From The Rector…
I got cussed out by a stranger in the drive thru line at Chick-Fil-A the other week. The silver lining is that I’ve been trying to give up fast food and Chick-Fil-A was my last hold-out; now I really don’t want to go there anytime soon. Also, the other driver didn’t pull a gun and shoot me—so I’m pretty much batting 1000 right now. It wasn’t a great experience though. There is a bit of shame when you are called a b*tch by a stranger or a friend. For an instant you are made into a victim, marginalized, despised, and rejected. It is humiliating. And when it is done publicly so that other restaurant guests and workers witness the outburst, the humiliation is public.
I don’t know what makes people so angry that they feel the need to yell at a stranger. Maybe its hunger or road rage connected to the pressures of a society overly concerned with rates of productivity or tardiness or some deep-seated wantonness that has made the other person feel a little less valued and appreciated than they ought to be. I’m going with that last one, by the way. Even if it is hunger or road rage or tardiness, those things contribute to an already fragile ego state that most of us live in. Regardless, though I was shaken for a moment, the woman who cussed me out was probably already experiencing a bad day and I bet it didn’t get any better after that.
When our self-worth is already in doubt, we can easily find ourselves lashing out at others and less likely to respond to the people and circumstances of our lives from a compassionate place. As Christians, we know we are supposed to be compassionate toward others, but sometimes we find ourselves doing that which we don’t want to do as Paul tells us in his letter to the Romans. We think compassion is easy, that it is a choice—and to some extent I don’t disagree. However, there is a lot of hard evidence that suggests compassion requires training and discipline, just as any other skill, to develop.

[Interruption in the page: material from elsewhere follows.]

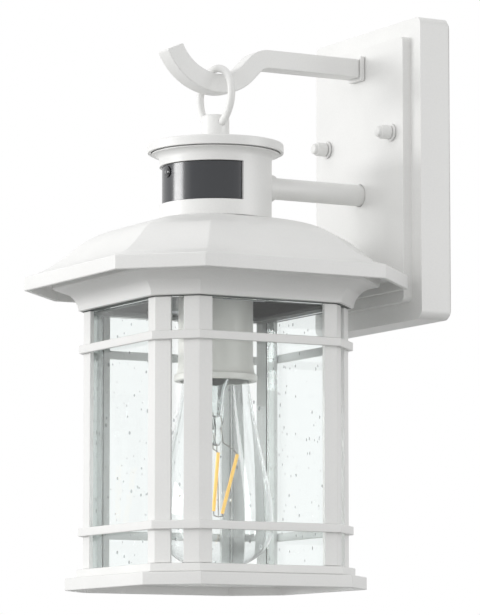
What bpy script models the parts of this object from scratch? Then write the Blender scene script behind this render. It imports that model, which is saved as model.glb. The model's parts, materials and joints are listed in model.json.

Being a compassionate person requires study and intentional practice. Twice a year, I teach a class to cultivate compassion through conversation and meditation. The class is experiential and those who truly commit to the meditation practice often tell me how transformative the course is toward their outlook on life and the way they engage with other people. The basic principle of the class is beginning to understand, identify, and engage with others from our most basic, common denominator: Just like me, you don’t want to suffer. Just like me, you want to know peace and joy.
We are always going to hurt others, unintentionally for the most part. And we are always going to be hurt by others—also mostly unintentionally. We have a choice after the hurt has happened. We can stay focused on the hurt and find ourselves a victim. Or we can reframe the hurt, move outside of our own self-focused experience, and reflect on what might have caused the other person to have hurt us. This other-focused approach makes us less a victim and empowers us to find our own footing again. Couple it with a desire to connect to the person that has caused us harm and we find the path toward reconciliation and God’s greater purposes for our lives—the ability to inhabit the kingdom of Heaven.
After a minute of my public shame and humiliation inflicted on me by being branded a b*tch. I took a breath and began to wonder about the suffering and lack of peace that my malefactor might be affected by. Immediately, my prayer became, “Just like me, may you be free from suffering; may you know peace and find joy.” Not because I am a holy or righteous person, but because of the years of mediation and practice in trying to be intentionally compassionate. Though, of course, what I wish I had done was yelled back, “That’s Rev. B*tch to you!” (Just kidding.)
Go in peace to love and serve the Lord—and maybe try to refrain from yelling at people. The world is a hot mess as it is.